• [Directions for this task]
Quote only the part that opens with the line containing "makeLowerShell();" and closes with the line containing "obj.matrix_world = world". Keep both of those lines.

---------- Records for this task

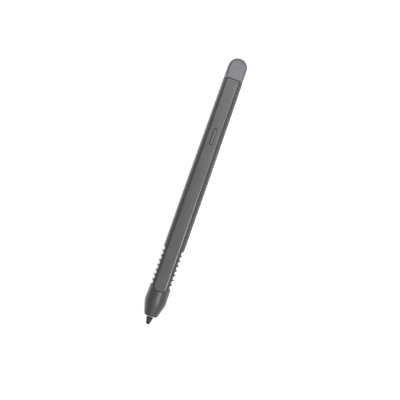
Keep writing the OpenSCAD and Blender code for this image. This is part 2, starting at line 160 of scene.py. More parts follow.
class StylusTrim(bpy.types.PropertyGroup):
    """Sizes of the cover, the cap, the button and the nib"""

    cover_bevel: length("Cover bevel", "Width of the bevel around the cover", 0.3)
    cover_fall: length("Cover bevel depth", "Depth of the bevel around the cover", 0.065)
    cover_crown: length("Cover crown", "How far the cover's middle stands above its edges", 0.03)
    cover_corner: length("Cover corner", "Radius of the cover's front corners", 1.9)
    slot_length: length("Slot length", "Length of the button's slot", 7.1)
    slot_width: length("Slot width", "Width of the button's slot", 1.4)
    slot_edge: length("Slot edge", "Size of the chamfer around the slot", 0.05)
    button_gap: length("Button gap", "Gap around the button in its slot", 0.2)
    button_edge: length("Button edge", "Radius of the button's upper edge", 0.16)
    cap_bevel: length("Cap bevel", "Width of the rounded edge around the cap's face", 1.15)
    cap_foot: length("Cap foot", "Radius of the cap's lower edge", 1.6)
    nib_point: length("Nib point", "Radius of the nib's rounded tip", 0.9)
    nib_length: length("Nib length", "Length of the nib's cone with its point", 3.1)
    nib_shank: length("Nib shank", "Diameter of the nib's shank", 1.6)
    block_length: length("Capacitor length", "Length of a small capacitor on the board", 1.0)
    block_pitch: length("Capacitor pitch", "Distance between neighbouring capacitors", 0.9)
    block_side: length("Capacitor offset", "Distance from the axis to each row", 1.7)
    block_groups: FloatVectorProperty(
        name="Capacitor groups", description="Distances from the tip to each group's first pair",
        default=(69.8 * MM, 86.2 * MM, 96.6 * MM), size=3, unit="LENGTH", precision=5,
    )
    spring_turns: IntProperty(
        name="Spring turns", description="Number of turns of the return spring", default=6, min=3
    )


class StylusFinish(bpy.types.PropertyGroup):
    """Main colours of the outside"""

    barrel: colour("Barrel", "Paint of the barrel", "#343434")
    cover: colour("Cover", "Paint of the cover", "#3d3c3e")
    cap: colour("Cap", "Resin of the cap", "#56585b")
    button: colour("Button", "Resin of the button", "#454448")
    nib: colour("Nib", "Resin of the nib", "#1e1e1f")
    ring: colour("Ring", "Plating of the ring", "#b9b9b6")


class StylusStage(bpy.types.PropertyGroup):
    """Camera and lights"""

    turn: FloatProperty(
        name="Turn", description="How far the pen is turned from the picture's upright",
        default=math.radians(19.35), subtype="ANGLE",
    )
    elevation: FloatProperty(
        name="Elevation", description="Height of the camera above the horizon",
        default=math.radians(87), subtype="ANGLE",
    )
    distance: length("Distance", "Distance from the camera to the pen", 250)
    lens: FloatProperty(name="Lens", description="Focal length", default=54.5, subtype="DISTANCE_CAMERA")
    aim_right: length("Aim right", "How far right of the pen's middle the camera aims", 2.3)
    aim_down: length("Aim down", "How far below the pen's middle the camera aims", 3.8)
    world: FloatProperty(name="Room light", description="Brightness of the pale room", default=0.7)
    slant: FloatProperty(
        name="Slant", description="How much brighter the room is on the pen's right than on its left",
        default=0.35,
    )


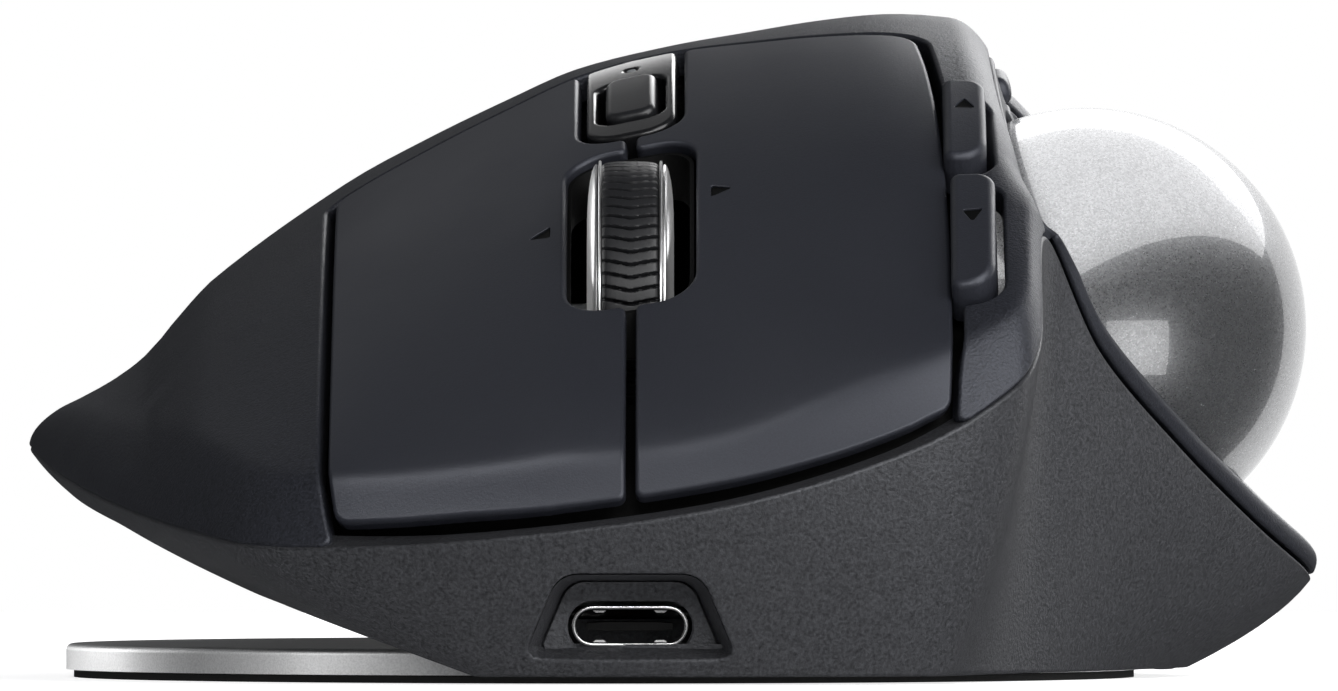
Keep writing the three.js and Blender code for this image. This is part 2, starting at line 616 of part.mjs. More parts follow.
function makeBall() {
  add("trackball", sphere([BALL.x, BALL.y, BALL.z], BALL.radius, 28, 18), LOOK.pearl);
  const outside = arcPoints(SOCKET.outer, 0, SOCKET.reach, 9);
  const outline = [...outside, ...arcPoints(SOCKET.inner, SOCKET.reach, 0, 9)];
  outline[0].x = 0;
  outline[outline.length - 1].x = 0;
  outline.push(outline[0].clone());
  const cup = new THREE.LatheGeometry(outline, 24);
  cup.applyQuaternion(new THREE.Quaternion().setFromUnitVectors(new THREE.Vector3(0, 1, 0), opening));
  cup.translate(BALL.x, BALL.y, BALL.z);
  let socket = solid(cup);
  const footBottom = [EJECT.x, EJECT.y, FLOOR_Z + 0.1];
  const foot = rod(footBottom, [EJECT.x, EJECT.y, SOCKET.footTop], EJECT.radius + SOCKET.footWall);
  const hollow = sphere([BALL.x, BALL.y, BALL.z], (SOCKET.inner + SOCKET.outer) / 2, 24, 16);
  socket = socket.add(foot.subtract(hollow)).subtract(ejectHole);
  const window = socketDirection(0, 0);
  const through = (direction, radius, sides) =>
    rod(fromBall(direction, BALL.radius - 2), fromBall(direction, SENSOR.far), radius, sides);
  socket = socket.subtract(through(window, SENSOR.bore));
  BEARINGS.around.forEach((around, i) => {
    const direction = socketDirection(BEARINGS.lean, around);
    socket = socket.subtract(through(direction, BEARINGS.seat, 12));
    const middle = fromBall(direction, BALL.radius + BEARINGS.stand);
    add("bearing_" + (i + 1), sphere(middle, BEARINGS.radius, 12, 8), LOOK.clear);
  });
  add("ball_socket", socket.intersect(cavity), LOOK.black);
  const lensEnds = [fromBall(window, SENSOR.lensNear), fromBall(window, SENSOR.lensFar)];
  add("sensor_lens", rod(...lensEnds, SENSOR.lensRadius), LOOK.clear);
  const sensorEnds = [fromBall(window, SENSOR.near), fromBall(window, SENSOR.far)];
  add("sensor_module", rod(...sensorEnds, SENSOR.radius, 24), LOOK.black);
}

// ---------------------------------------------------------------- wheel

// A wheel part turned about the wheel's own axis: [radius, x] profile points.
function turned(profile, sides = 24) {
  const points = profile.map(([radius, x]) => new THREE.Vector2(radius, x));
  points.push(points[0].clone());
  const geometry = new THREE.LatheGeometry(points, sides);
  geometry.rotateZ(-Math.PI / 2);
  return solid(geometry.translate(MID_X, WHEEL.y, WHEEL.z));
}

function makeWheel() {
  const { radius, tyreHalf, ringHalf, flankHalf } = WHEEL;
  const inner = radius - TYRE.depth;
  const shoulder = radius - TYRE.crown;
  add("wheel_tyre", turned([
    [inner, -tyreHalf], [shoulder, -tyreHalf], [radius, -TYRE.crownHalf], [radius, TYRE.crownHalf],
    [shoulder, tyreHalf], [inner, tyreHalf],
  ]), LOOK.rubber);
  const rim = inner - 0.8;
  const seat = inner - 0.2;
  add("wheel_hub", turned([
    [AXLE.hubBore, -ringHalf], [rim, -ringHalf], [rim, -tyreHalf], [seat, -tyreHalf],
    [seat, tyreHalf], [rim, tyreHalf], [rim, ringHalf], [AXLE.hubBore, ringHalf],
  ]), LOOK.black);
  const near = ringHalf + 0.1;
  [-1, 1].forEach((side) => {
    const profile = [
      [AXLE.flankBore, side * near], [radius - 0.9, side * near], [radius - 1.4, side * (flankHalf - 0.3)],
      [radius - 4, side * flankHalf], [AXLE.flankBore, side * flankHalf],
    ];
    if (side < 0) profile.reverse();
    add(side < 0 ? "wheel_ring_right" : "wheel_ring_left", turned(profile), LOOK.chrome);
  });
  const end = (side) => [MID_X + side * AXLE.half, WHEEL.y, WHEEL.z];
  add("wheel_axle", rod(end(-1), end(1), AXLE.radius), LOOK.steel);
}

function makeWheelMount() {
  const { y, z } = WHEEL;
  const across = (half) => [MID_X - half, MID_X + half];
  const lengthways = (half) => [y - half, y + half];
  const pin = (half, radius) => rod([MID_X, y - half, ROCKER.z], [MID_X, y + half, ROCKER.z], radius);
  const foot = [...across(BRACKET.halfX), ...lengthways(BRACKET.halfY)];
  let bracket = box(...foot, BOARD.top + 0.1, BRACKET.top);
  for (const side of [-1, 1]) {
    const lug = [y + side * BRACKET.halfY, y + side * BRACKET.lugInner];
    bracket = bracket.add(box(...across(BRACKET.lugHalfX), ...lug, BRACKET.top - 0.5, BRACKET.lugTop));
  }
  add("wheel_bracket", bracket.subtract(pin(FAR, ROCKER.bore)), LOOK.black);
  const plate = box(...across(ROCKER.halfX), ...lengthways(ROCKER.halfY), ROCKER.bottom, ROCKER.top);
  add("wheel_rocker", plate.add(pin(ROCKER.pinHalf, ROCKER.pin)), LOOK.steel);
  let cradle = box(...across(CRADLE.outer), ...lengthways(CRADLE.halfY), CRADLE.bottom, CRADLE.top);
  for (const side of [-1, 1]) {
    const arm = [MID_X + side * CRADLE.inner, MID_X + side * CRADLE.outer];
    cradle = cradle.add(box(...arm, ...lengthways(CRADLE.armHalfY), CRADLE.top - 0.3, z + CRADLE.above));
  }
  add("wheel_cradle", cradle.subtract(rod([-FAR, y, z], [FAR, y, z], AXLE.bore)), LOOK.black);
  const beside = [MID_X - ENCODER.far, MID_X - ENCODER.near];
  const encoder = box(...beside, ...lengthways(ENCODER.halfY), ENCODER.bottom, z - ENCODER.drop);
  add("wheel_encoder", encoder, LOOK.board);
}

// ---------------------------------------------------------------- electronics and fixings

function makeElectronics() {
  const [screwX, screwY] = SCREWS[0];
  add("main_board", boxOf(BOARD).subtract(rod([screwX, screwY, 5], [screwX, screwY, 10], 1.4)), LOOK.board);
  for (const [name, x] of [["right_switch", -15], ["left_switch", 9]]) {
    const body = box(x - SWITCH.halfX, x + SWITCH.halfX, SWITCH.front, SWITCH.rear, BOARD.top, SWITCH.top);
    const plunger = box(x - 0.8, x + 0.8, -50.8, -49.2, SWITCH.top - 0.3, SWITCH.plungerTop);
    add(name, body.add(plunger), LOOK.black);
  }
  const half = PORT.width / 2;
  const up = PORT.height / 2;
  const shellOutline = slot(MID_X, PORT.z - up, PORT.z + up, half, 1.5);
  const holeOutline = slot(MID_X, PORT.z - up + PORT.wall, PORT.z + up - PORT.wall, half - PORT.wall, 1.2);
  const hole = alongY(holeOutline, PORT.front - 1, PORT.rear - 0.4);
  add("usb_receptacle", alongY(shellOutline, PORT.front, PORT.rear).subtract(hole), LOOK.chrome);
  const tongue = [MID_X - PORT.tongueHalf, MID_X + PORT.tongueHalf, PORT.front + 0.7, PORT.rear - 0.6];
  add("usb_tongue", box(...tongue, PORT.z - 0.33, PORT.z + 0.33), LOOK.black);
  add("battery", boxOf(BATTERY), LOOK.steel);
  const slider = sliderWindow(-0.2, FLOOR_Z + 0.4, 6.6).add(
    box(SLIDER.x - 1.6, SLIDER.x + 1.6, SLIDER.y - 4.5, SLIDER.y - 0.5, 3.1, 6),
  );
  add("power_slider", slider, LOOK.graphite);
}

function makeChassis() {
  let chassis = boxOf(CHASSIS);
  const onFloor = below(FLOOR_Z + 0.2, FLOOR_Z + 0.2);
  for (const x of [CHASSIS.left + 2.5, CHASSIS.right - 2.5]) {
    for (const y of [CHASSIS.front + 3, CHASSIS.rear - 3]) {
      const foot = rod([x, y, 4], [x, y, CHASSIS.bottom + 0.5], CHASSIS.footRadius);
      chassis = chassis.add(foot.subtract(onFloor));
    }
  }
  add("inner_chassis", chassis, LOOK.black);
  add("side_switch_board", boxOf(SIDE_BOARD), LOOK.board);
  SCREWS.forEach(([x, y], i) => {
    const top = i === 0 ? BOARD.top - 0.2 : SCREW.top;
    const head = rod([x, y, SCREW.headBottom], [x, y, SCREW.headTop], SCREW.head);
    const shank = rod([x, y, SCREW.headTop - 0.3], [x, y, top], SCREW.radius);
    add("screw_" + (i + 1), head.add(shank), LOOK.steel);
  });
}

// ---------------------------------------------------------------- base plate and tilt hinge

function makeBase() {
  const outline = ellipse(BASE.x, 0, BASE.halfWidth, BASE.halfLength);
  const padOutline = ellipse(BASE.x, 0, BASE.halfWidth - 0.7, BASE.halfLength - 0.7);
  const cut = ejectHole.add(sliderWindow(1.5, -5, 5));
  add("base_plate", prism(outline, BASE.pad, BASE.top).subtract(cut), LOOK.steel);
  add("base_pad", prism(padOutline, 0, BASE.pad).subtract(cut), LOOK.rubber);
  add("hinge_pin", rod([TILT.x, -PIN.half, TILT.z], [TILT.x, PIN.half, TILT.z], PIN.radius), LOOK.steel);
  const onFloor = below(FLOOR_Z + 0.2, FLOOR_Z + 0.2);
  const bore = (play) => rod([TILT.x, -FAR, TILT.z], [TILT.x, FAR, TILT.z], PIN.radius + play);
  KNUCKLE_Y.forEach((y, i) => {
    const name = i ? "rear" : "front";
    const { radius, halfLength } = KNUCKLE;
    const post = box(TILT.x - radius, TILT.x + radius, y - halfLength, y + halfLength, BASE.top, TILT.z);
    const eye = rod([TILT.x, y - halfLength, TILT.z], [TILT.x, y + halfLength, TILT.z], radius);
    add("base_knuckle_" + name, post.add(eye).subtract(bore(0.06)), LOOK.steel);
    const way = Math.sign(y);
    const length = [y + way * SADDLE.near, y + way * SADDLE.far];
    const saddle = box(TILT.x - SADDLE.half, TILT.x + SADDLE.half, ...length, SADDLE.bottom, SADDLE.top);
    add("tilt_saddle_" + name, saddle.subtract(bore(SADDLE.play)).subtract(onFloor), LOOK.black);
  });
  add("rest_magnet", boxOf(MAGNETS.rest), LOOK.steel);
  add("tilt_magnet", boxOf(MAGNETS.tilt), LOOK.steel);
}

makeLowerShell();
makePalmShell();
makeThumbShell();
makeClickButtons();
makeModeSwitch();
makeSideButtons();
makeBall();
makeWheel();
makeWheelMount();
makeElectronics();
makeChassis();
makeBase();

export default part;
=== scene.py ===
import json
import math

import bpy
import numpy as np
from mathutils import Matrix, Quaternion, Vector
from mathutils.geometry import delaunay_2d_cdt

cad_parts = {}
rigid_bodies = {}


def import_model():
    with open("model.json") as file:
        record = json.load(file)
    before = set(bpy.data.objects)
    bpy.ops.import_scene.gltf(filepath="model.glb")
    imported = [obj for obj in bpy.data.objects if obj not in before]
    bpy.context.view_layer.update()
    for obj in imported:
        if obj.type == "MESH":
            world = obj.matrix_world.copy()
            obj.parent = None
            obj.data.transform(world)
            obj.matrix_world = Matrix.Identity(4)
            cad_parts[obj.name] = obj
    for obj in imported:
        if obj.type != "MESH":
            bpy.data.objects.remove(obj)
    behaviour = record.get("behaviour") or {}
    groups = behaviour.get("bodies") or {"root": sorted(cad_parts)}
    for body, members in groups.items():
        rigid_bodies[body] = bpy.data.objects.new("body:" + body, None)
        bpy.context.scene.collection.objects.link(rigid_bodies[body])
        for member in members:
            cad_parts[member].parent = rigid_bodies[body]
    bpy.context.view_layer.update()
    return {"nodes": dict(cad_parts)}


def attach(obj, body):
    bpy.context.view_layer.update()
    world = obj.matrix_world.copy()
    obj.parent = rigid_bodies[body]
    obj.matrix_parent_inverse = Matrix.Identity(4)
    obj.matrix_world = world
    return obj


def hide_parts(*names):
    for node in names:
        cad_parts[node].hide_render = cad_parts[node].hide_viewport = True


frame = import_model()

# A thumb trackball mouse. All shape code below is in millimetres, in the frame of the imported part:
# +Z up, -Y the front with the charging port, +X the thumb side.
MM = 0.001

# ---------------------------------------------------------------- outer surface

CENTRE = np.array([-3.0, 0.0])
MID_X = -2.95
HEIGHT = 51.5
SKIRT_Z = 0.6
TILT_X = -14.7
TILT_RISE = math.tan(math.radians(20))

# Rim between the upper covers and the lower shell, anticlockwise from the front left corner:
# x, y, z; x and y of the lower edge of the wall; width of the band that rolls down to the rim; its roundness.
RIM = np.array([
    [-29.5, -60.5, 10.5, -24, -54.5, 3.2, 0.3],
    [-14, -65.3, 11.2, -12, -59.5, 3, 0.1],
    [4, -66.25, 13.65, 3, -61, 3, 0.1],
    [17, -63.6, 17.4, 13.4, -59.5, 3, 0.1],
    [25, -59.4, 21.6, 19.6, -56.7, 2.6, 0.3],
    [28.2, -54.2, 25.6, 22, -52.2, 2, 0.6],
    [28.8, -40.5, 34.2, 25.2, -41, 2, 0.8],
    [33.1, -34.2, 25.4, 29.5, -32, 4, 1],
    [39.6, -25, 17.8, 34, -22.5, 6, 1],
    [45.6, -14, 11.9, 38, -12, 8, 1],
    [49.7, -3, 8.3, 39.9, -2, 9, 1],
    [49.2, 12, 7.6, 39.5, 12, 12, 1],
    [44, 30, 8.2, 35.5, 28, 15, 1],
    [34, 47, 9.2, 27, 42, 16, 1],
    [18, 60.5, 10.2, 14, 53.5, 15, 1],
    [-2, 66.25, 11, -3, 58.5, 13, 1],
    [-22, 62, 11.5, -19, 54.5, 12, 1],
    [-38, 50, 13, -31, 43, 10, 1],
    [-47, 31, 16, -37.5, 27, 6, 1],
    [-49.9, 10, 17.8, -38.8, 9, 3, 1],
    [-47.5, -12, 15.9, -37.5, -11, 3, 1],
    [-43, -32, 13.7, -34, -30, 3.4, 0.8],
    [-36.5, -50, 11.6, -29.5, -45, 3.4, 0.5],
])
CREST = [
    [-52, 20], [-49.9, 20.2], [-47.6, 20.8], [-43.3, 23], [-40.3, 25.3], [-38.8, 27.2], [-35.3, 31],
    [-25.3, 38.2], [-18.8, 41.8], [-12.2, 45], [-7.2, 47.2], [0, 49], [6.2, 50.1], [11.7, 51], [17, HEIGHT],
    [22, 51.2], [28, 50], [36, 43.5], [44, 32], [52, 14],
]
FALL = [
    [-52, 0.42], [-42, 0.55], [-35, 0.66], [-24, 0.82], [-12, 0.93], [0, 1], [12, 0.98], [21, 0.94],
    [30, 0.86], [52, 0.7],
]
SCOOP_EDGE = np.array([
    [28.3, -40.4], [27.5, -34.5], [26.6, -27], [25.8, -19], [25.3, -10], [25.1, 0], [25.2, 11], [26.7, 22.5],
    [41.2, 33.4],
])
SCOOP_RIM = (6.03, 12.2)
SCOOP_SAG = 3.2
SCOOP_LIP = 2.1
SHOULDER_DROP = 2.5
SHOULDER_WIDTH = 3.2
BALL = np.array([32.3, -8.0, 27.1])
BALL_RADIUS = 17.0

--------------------

• [Finished task]
makeLowerShell();
makePalmShell();
makeThumbShell();
makeClickButtons();
makeModeSwitch();
makeSideButtons();
makeBall();
makeWheel();
makeWheelMount();
makeElectronics();
makeChassis();
makeBase();

export default part;
=== scene.py ===
import json
import math

import bpy
import numpy as np
from mathutils import Matrix, Quaternion, Vector
from mathutils.geometry import delaunay_2d_cdt

cad_parts = {}
rigid_bodies = {}


def import_model():
    with open("model.json") as file:
        record = json.load(file)
    before = set(bpy.data.objects)
    bpy.ops.import_scene.gltf(filepath="model.glb")
    imported = [obj for obj in bpy.data.objects if obj not in before]
    bpy.context.view_layer.update()
    for obj in imported:
        if obj.type == "MESH":
            world = obj.matrix_world.copy()
            obj.parent = None
            obj.data.transform(world)
            obj.matrix_world = Matrix.Identity(4)
            cad_parts[obj.name] = obj
    for obj in imported:
        if obj.type != "MESH":
            bpy.data.objects.remove(obj)
    behaviour = record.get("behaviour") or {}
    groups = behaviour.get("bodies") or {"root": sorted(cad_parts)}
    for body, members in groups.items():
        rigid_bodies[body] = bpy.data.objects.new("body:" + body, None)
        bpy.context.scene.collection.objects.link(rigid_bodies[body])
        for member in members:
            cad_parts[member].parent = rigid_bodies[body]
    bpy.context.view_layer.update()
    return {"nodes": dict(cad_parts)}


def attach(obj, body):
    bpy.context.view_layer.update()
    world = obj.matrix_world.copy()
    obj.parent = rigid_bodies[body]
    obj.matrix_parent_inverse = Matrix.Identity(4)
    obj.matrix_world = world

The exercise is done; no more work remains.